- Collected material
-- BEGIN --
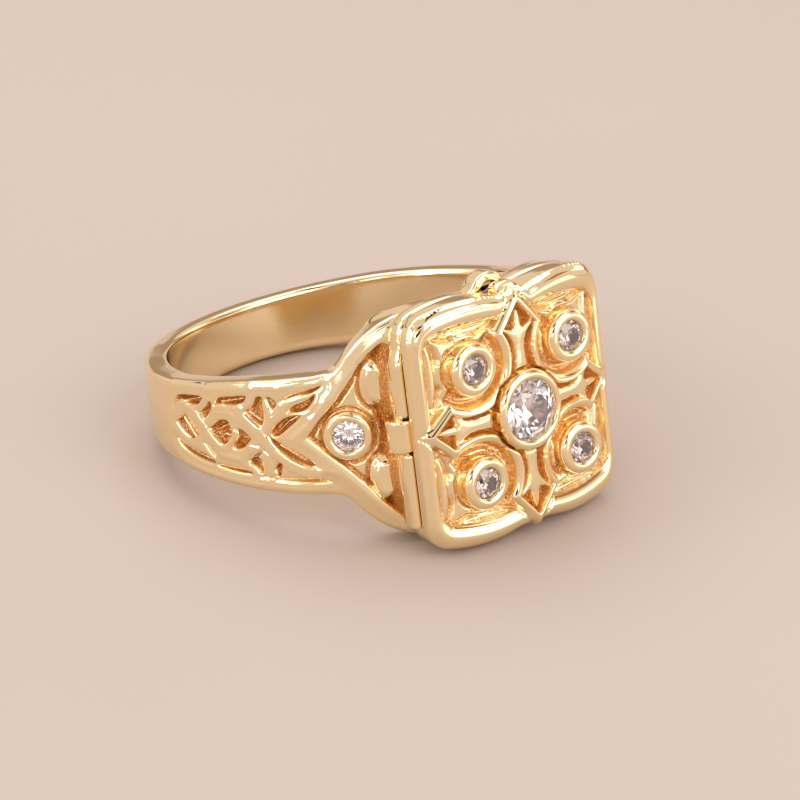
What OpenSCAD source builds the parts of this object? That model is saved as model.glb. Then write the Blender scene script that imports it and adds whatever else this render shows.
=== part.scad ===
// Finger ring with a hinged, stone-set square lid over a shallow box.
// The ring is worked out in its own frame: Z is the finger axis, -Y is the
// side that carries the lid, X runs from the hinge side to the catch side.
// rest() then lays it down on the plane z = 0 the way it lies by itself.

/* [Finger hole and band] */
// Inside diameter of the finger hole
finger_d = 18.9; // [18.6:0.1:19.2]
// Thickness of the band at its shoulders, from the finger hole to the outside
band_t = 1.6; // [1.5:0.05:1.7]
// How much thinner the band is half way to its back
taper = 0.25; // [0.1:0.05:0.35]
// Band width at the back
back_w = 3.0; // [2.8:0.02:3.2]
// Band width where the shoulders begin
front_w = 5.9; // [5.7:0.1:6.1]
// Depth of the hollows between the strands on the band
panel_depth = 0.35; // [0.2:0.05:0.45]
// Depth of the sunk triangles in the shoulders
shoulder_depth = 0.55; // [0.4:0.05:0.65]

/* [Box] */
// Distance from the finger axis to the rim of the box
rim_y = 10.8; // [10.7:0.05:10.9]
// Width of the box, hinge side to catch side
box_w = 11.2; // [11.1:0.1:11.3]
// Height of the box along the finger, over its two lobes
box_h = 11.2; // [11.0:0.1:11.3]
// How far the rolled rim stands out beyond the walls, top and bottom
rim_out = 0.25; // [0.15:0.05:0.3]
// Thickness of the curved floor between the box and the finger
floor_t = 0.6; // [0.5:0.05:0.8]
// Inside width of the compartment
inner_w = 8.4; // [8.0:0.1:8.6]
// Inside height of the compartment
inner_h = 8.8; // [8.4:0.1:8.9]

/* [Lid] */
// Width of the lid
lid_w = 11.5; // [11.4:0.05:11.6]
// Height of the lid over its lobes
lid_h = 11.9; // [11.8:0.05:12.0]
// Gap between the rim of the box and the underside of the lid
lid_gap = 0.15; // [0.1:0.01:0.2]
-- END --
- The problem
Look at the material above and copy, word for word, its lines from the first through the one containing "shoulder_depth = 0.55; // [0.4:0.05:0.65]".

- Expected output
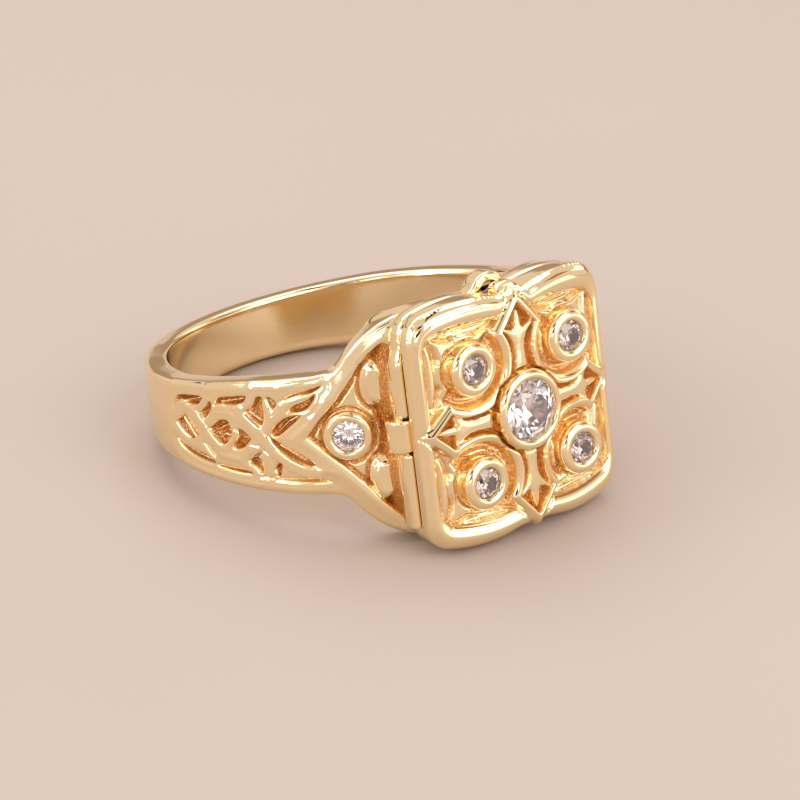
What OpenSCAD source builds the parts of this object? That model is saved as model.glb. Then write the Blender scene script that imports it and adds whatever else this render shows.
=== part.scad ===
// Finger ring with a hinged, stone-set square lid over a shallow box.
// The ring is worked out in its own frame: Z is the finger axis, -Y is the
// side that carries the lid, X runs from the hinge side to the catch side.
// rest() then lays it down on the plane z = 0 the way it lies by itself.

/* [Finger hole and band] */
// Inside diameter of the finger hole
finger_d = 18.9; // [18.6:0.1:19.2]
// Thickness of the band at its shoulders, from the finger hole to the outside
band_t = 1.6; // [1.5:0.05:1.7]
// How much thinner the band is half way to its back
taper = 0.25; // [0.1:0.05:0.35]
// Band width at the back
back_w = 3.0; // [2.8:0.02:3.2]
// Band width where the shoulders begin
front_w = 5.9; // [5.7:0.1:6.1]
// Depth of the hollows between the strands on the band
panel_depth = 0.35; // [0.2:0.05:0.45]
// Depth of the sunk triangles in the shoulders
shoulder_depth = 0.55; // [0.4:0.05:0.65]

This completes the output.